Untuk menjalankan bisnis makanan, Soenan menjelaskan, dia butuh empat fase untuk sampai meraup laba. Pertama adalah rugi. Butuh banyak biaya bagi sebuah resto dengan brand baru untuk buka pada dua tahun pertama, sehingga menimbulkan kerugian. Namun, sambungnya, pengusaha harus punya target berapa rugi yang akan dihasilkan. Berikutnya adalah, fase mengurangi kerugian. Setelah dua tahun tersebut, pengusaha akan belajar sehingga tidak jatuh ke lubang yang sama sehingga rugi perlahan akan ditinggalkan. Karena itulah, grafik pendapatan akan mulai naik meski belum menutupi rugi. Kemudian, sebuah usaha akan mendapatkan modalnya kembali di fase ketiga. Dan di fase terakhir, pengusaha mulai bisa menikmati untung dari usaha yang sudah dijalankannya. Dan Soenan pun bersyukur, sekarang ia sudah berada di titik kerugian yang berkurang, sedangkan grafik pendapatan naik.

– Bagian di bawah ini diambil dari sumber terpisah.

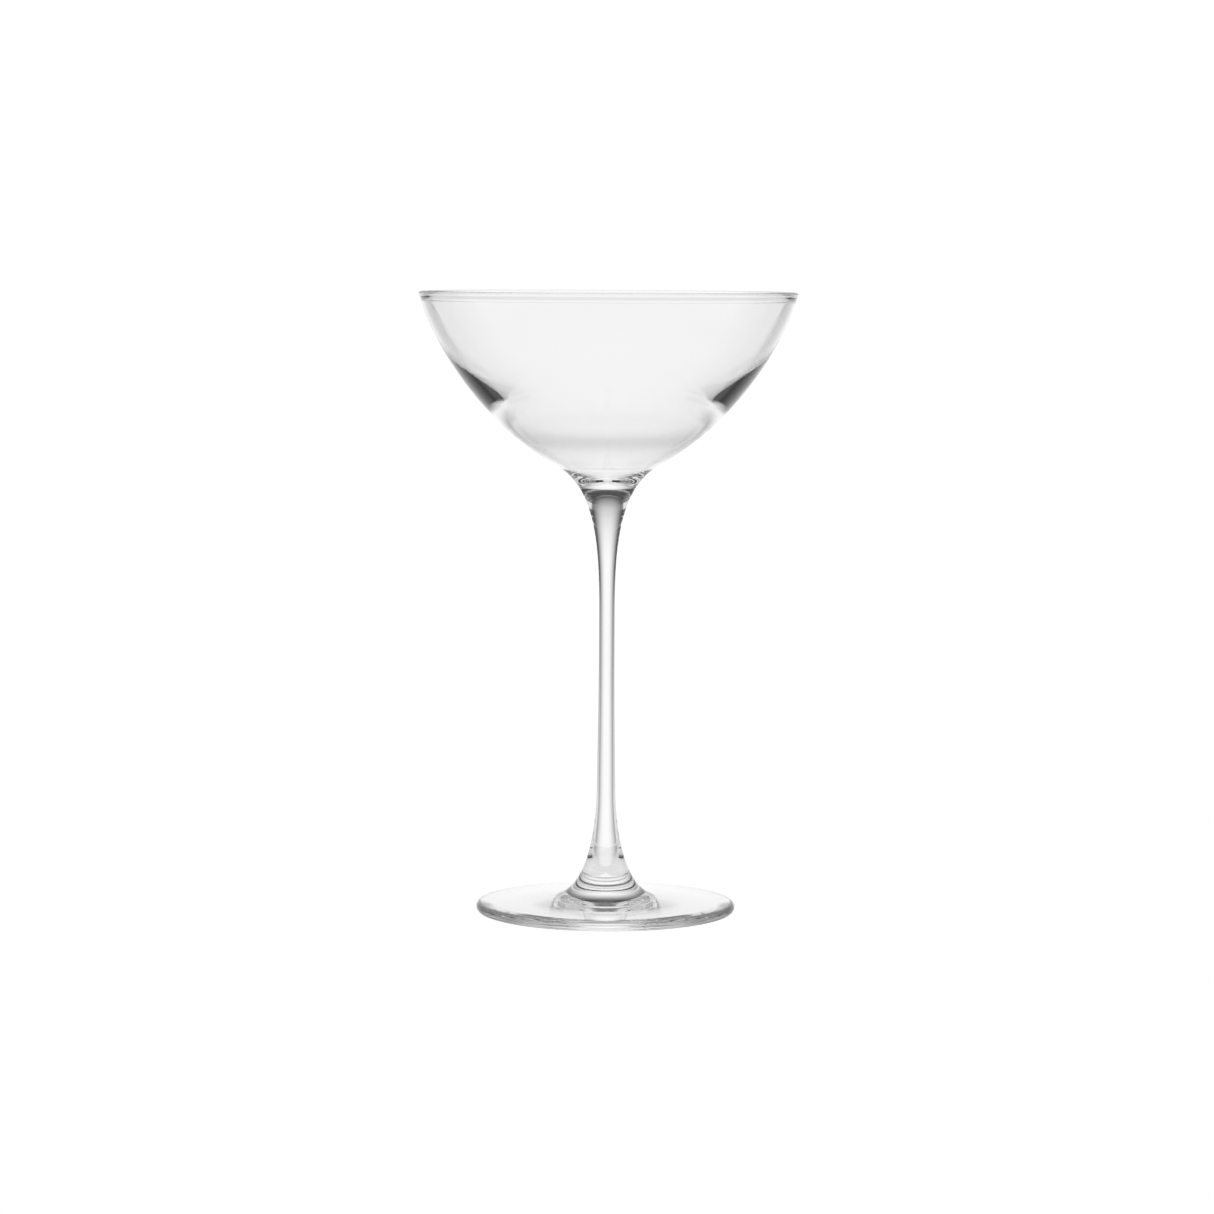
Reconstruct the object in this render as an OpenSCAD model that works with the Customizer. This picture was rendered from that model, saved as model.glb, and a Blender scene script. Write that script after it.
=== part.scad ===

Jokamz saat ini bisa mendapatkan omzet 500 hingga 1100 dolar Australia per hari, dengan grafik yang terus meningkat. Meski demikian, Soenan mengaku, Jokamz masih harus disubsidi dari perusahaan induknya yakni DUIT. Soenan pun bertekad kelak Jokamz bisa lebih maju dari perusahaan induknya tersebut.